Bristol-based Graphcore ranked number one on Fast Company’s top 10 most innovative AI companies of 2020 list. Nvidia, for comparison, ranked fifth.
Fast Company’s confidence in Graphcore clearly isn’t misplaced. Announcing its GC200 processor, Graphcore says its new chip is the world’s most complex.
The GC200 processor boasts 59.4 billion transistors and takes the crown from Nvidia’s A100 as the world’s largest. The A100 was announced by Nvidia earlier this year and features 54 billion transistors.
Each GC200 chip has 1,472 independent processor cores and 8,832 separate parallel threads, all supported by 900MB of in-processor RAM.
Graphcore says that up to 64,000 of the 7nm GC200 chips can be linked to create a massive parallel processor with around 16 exaflops of computational power and petabytes of power. Such a system would be able to support AI models with trillions of parameters.

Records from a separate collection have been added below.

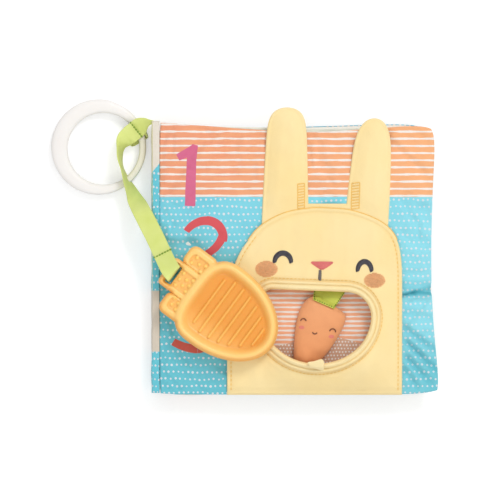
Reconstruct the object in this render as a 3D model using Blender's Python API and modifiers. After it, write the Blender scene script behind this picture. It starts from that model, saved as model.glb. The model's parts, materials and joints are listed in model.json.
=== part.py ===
"""Crinkle cloth book: three padded crinkle panels on a cloth spine.

The front cover carries a rabbit pouch with a stuffed carrot in it. A flat ring and a carrot teether
hang on ribbon from the corner of the spine. The book lies on its back cover: X runs across the page
from the spine, Y up the page, Z up. The origin is on the flat underside, in the middle of the book.
"""
import math

import bmesh
import bpy
from mathutils import Matrix, Vector

MM = 0.001

# Cloth, film, wadding and the clearance between pieces that touch
touch_gap = 0.3 * MM
fabric_thickness = 0.6 * MM
film_thickness = 0.3 * MM
wadding_thickness = 3.8 * MM
seam_allowance = 6 * MM
ribbon_width = 10.4 * MM
ribbon_thickness = 1.0 * MM

# Panels: distances from the edge at which the crown has reached each share of its height
crown_middle_distance = 14 * MM
crown_full_distance = 24 * MM
crown_distances = (0.0, seam_allowance, crown_middle_distance, crown_full_distance)
crown_shares = (0.0, 0.47, 0.85, 1.0)
panel_thickness = 2 * fabric_thickness + film_thickness + wadding_thickness + 3 * touch_gap
panel_edge_half = fabric_thickness + touch_gap / 2
middle_cells = 4
corner_cut = 3.5 * MM
corner_power = 10

# Spine and the hinge line that both pages turn about
spine_hinge_x = -78 * MM
spine_hinge_z = 14 * MM
spine_wall_x = -80.2 * MM
spine_fabric_thickness = 0.8 * MM
spine_length = 148 * MM

# Page outlines
back_left = -77.2 * MM
back_right = 76.5 * MM
back_height = 150 * MM
leaf_left = -79.5 * MM
leaf_right = 75.5 * MM
leaf_height = 147.5 * MM
front_left = -76.1 * MM
front_right = 76.5 * MM
front_height = 152 * MM
page_middle_y = -0.3 * MM
front_top_sag = 5.5 * MM
front_sag_x = 22 * MM
front_sag_reach = 80 * MM
front_flare_top = 2.2 * MM
front_flare_bottom = 4.5 * MM
leaf_top_sag = 1.5 * MM

# Rabbit pouch sewn on the front cover
rabbit_left = -38.1 * MM
rabbit_width = 98.1 * MM
rabbit_bottom = -75.6 * MM
rabbit_height = 105.3 * MM
lining_thickness = 0.5 * MM
binding_thickness = 0.8 * MM
binding_width = 5.6 * MM
sheet_cell = 8 * MM
rabbit_outline_shares = [
    (0.000, 0.000), (0.000, 0.240), (0.000, 0.480), (0.022, 0.620), (0.060, 0.727), (0.115, 0.813),
    (0.195, 0.905), (0.330, 0.975), (0.480, 1.000), (0.570, 1.000), (0.700, 0.990), (0.830, 0.950),
    (0.922, 0.893), (0.975, 0.811), (0.997, 0.692), (1.000, 0.520), (1.000, 0.240), (1.000, 0.000),
]

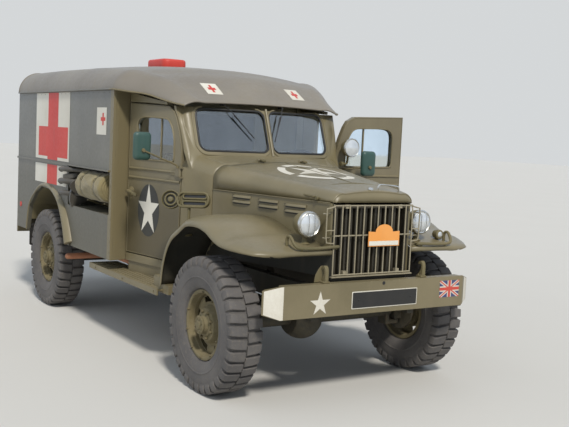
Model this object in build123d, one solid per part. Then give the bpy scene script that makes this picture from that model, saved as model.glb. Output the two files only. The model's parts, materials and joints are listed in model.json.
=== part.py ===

“We are impressed with Graphcore’s technology for energy-efficient construction and execution of large, next-generation ML models, and we expect significant performance gains for several of our AI-oriented research projects in medical imaging and cardiac simulations,” comments Are Magnus Bruaset, Research Director at Simula Research Laboratory.
“We are also pursuing other avenues of research that can push the envelope for Graphcore’s multi-IPU systems, such as how to efficiently conduct large-scale, sparse linear algebra operations commonly found in physics-based HPC workloads.”
The GC200 is just the second chip to be launched by Graphcore. Compared to the first generation, the GC200 delivers an up to 9.3x performance increase.
Graphcore’s founders believe the IPU approach that the company is taking is more efficient than Nvidia’s GPU route. The ability to scale up to thousands of IPU processors in existing compute infrastructures could mean that the cost could be 10-20x lower than using GPUs.
Back in February, Graphcore announced that it had raised $150 million in funding for its R&D. The company’s total valuation is $1.95 billion.
Graphcore was fortunate to have secured its cash before the COVID-19 pandemic really hit – with many startups reporting difficulties obtaining vital funding where there was previous interest. Undoubtedly, the GC200 will help to power research to get us through this pandemic and all the other challenges the world faces now and in the future.